- Illustrator: H. R. Van Dongen
- Country: United States
- Language: English
- Genre: Science fiction novelette

Publication
- Published in: Astounding Science Fiction
- Publication type: Periodical
- Publisher: Street & Smith
- Media type: Print (Magazine)
- Publication date: January 1955
- Pages: 56
- Award: Hugo Award for Best Novelette (1955)

= The Darfsteller =

"The Darfsteller" is a 1955 science fiction novelette by American writer Walter M. Miller, Jr., which won the first Hugo Award for Best Novelette. It was originally published in Astounding Science Fiction of January 1955.
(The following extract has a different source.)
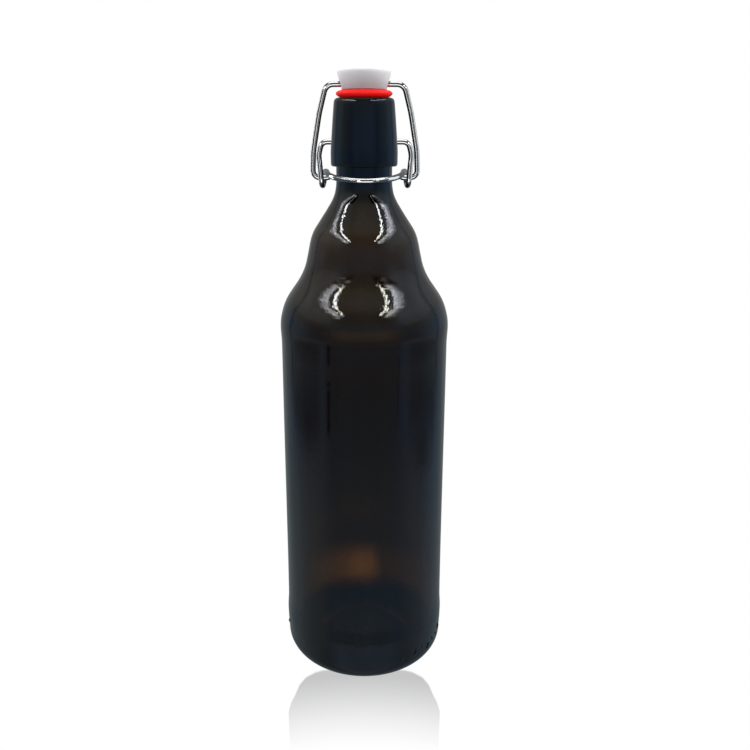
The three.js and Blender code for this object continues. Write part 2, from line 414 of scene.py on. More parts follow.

It is the 21st century story of an old stage actor who has become a theater janitor in order to remain near "show biz". The theater has been overtaken by robot actors, made to look like humans, which act out plays under the direction of each venue's central computer. This "Maestro" runs the show, accommodating the kinds of factors which real actors would contend with: audience reactions, failing mechanical actors (when they are broken or one of the tapes that they get their programming from is worn), and other inconstant factors.

The old actor dreams up a scheme to get himself back on stage, despite the prejudice against real acting. He destroys one of the robot's tapes, and since he knows the part from his previous career, he is the only way the show can go on.

The old actor's problem is that he has always been a darfsteller (likely a portmanteau of "Darsteller", German for "actor/actress", with "darf", inflected form of "dürfen", "to be at liberty to do something") which the narrator explains was a "self-directed actor... the undirectable portrayer whose acting welled from unconscious sources with no external strings", generally hated by directors even when they performed excellently. The meaning of the story comes from the point that he cannot just walk onto the stage and deliver lines; as a "Darfsteller", he must live them, and transform himself into his role, and once that process begins, it is difficult to stop it.